Why do we age? The role of natural selection

Mathematical modelers are on the trail of the theory behind the evolution of aging
 

February 03, 2022

The evolution of aging is a particularly exciting field in theoretical evolutionary research. Scientists are trying to figure out why and when the phenomenon of aging developed over the course of evolution. Mathematical models can help to develop theories for a better understanding of aging. At the Max Planck Institute for Evolutionary Biology in Plön, intensive research has also been carried out in this area in recent years in the Department of Evolutionary Theory.
 

Years go by for everyone: humans, animals and plants. And yet the passage of time does not quite occur in the same way in all living beings.  Some age very early, others hardly seem to be affected by a long lifetime. The naked mole rat, for example, is known to show almost no signs of aging when it is fully grown. Their death is usually the result of violence by their conspecifics.
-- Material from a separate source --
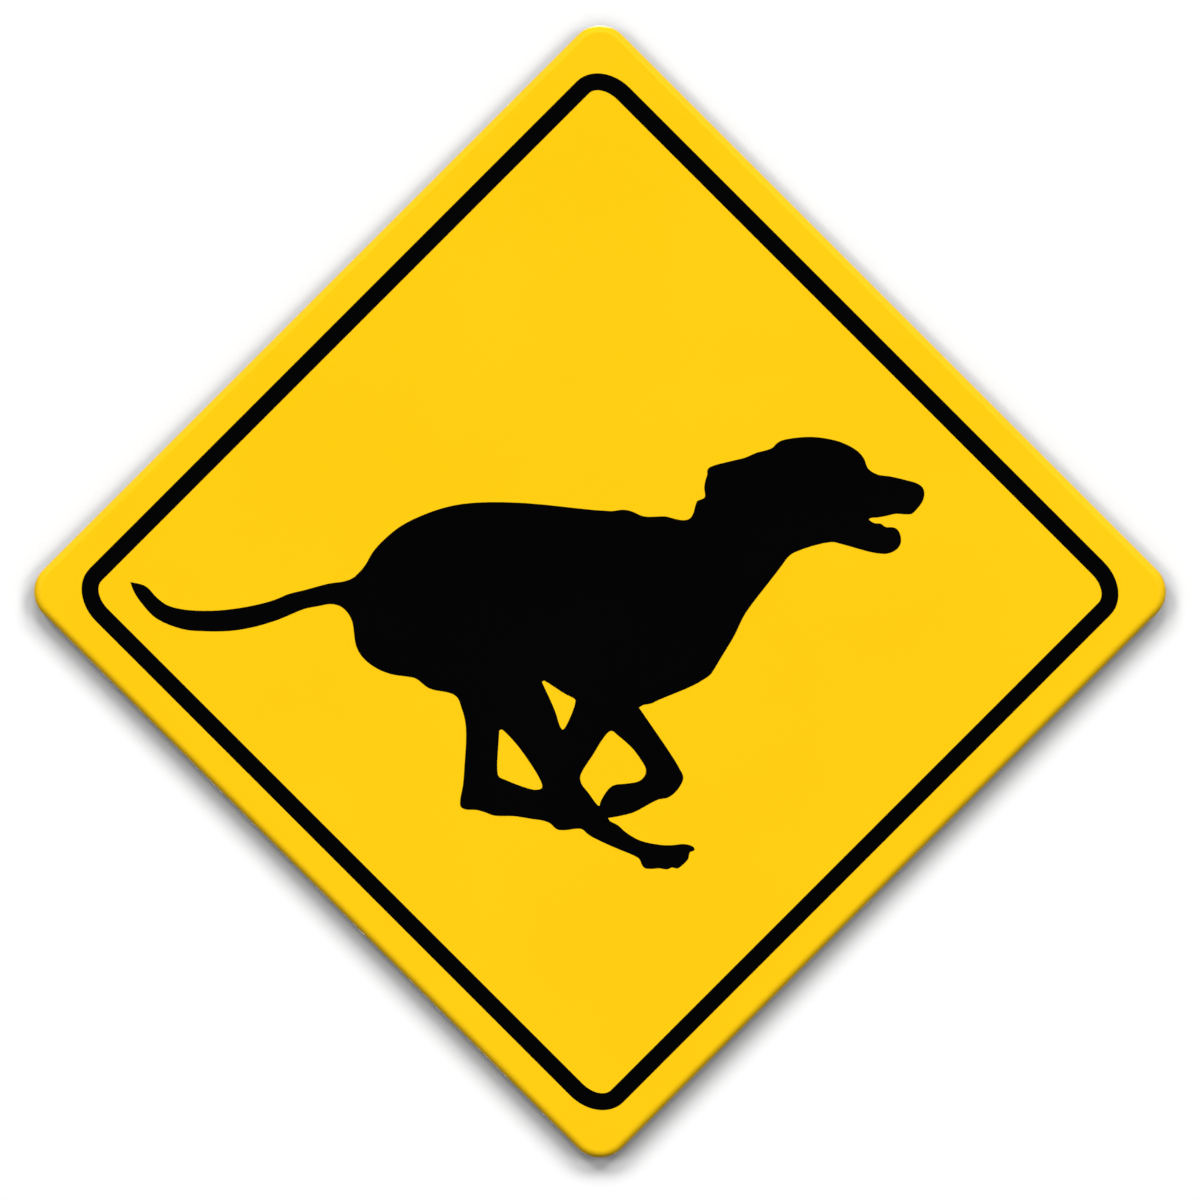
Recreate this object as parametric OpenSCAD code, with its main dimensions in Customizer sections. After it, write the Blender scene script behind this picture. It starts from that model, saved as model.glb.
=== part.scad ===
/* [Plate] */
// Side of the square plate, which stands on its corner
sign_side = 304.8; // [200:0.1:920]
// Radius of the plate's corners, seen from the front
corner_r = 11.6; // [10:0.1:40]
// Thickness of the sheet
sheet_t = 1; // [0.5:0.1:2]
// Inside radius of the bend where the sheet turns back
bend_in_r = 2; // [0.5:0.1:4]
// Straight part of the rim behind the bend
skirt_h = 1; // [0.5:0.1:15]

/* [Line] */
// Space between the plate's edge and the line
line_margin = 12; // [7:0.1:40]
// Width of the line
line_w = 6.35; // [2:0.05:20]
// Inside rounding of the line's corners, along the sides that rise to the right
line_round_up = 5.85; // [1:0.05:40]
// Inside rounding of the line's corners, along the sides that fall to the right
line_round_down = 9.25; // [1:0.05:40]
// Thickness of the black film that the line and the dog are cut from
film_t = 0.1; // [0.05:0.01:0.5]

/* [Hidden] */
$fn = 96;
corner_steps = 12;
curve_steps = 4;

// Outside radius of the bend, and where the straight runs of the rim end
bend_r = bend_in_r + sheet_t;
half_side = sign_side / 2;
corner_at = half_side - corner_r;
panel_side = sign_side - 2 * bend_r;

// The yellow field inside the line, and the field that the dog is drawn for
line_side = sign_side - 2 * line_margin;
field_side = line_side - 2 * line_w;
drawn_field = 268.1;
dog_scale = field_side / drawn_field;

// Each list of the dog's outline runs clockwise, in the drawn size, with the sign's centre at 0, 0
tail_top = [
    [-174.8, 3.6], [-170, 2.5], [-168, 1.2], [-165, -2.1], [-161, -5], [-155, -6.6],
    [-145, -7.1], [-135, -6.2], [-125, -4.2], [-120, -2.6], [-116, -0.9], [-110, 0.6],
    [-101, 3], [-95, 3.9]
];
back = [
    [-92, 5.1], [-89.5, 7.3], [-87.3, 10], [-84.5, 14.8], [-80, 19.7], [-74, 24.5],
    [-65, 28.9], [-55, 32], [-45, 33.2], [-28, 33], [4, 30], [8.5, 30.5],
    [11.5, 30], [16.5, 28], [24.5, 28], [27.5, 27.2], [31, 26.6], [33.2, 27.1],
    [34.6, 28.9]
];
ear = [
    [35.5, 32], [36.2, 33.7], [37.2, 34.2], [38.6, 34.8], [39.1, 35.7], [38.8, 38.5],
    [39.2, 41.3], [39.9, 43.5], [40, 45.3], [41, 46.4], [50, 48.9], [54, 49.9],
    [58.5, 51.8], [62, 52.7], [64.2, 53.6], [65.8, 55.2], [68, 56.4]
];
crown = [
    [77, 57.6], [83, 57.2], [89.5, 55.7], [95.5, 52.6], [98.2, 49.6], [99.8, 45.8],
    [103.3, 43.6]
];
muzzle = [
    [108, 42.9], [114, 41.5], [118, 40.3], [120, 38.8], [120.7, 36.8], [120, 33.6],
    [117.3, 30.1], [116, 29], [114, 28.8], [110, 29], [106, 28.1], [103, 27.6],
    [101, 27.5], [100, 27]
];
jaw = [
    [100, 27], [100.8, 26.2], [102.3, 25.5], [104.5, 25.3], [106.3, 24.1], [109.3, 23.9],
    [110.8, 23], [111.9, 20.5], [111.8, 17.8], [110.3, 15.7], [107, 14.2], [102, 14.5],
    [90, 17.7], [86, 18.5]
];
chest = [
    [72.5, 14.7], [70, 12.9], [67.3, 9.3], [64, 5], [55, -6.7], [52.8, -10.4],
    [50, -16.3], [45, -24.6], [42.5, -28.8], [41, -30.9], [35, -34.7], [22, -40.2],
    [19, -41.6], [16, -42.2], [14.5, -43.1]
];
foreleg = [
    [14.5, -43.1], [26, -59.9], [29.3, -65.3], [31, -69], [30, -72], [27.5, -75.1],
    [25, -76.7], [21.5, -77.4], [12.5, -82.1], [7.5, -83.4], [3, -84.2]
];
paw = [
    [3, -84.2], [3.7, -85.3], [6.5, -86.8], [10, -89.8], [15, -92.6], [22.5, -94.2],
    [27, -94.3], [31, -93.9], [34.2, -94.6], [35.2, -95.7], [34.8, -96.4], [33.6, -96.8],
    [33.1, -98], [32.8, -99.4], [30.5, -101.9], [28.6, -103], [26.9, -102.6], [25, -103.3],
    [22, -102.9], [19.3, -103.1], [16.8, -102.9], [15.7, -101.8], [14.6, -99.4], [12.5, -98.1]
];
sole = [
    [5, -95], [-4, -90.6], [-6.8, -88.3], [-9, -88.2], [-13, -88.7], [-16, -88.4],
    [-18.7, -86.1], [-21.5, -85.1], [-25, -84.6], [-32, -83.5], [-39.3, -83.3], [-43, -82],
    [-46, -81.2], [-50, -81], [-51.8, -80]
];
hind_leg = [
    [-52, -77.5], [-51, -72], [-50.3, -63], [-49.8, -54], [-50.2, -48], [-51.5, -43.3],
    [-53, -39.5], [-55.5, -37.8], [-63.5, -36], [-68.5, -32.3], [-71, -31.7], [-78, -30.6],
    [-84, -28], [-88.5, -24.2], [-90.8, -20], [-92.1, -11.5], [-93.7, -8.1], [-96.5, -5.5]
];
tail_under = [
    [-100, -4.6], [-105, -5.4], [-110, -6.4], [-120, -10.5], [-130, -13.4], [-138, -14.6],
    [-147, -14.7], [-155, -14], [-165, -10], [-170, -5], [-173.3, -0.2], [-174.8, 3.6]
];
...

Not long ago, it was widely believed that all organisms would eventually age. The biologist William D. Hamilton put this inevitability of aging into a mathematical formula more than 50 years ago. According to his model calculations, aging develops because selection for certain characteristics decreases over the course of the reproductive period. Aging would then be the consequence of decreasing selective power with increasing age.

However, recent research by the demographer Annette Baudisch has shown that this apparent inevitability depends on certain basic assumptions, which by no means always have to be given. If parameters are slightly changed in the mathematical model, it becomes apparent that the reproductive rate and selection power no longer decline continuously. So is aging not as inevitable as it seemed?
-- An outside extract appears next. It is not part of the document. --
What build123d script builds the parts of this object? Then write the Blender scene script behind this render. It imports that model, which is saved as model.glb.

Evolutionary theorists Stefano Giaimo and Arne Traulsen from the Max Planck Institute for Evolutionary Biology have addressed this question. For this purpose, they developed a dynamic mathematical model that is no longer based on the assumption of certain presuppositions. They had their model reproduce the evolutionary process of living beings over and over again. Their theoretical analysis found that even under these dynamic conditions, the evolution of aging always develops in a stable manner. They also found that as a consequence of aging, the selective power decreases with reproductive age.

Thus, on the one hand, they were able to confirm the classical mathematical theory of aging established by Hamilton: Selection power decreases with age. On the other hand, however, they showed that its logic must be reversed: The selective power weakens with age because aging evolves, and not, as advocated by Hamilton, vice versa,.

The research is published this week in the scientific journal Nature Communications.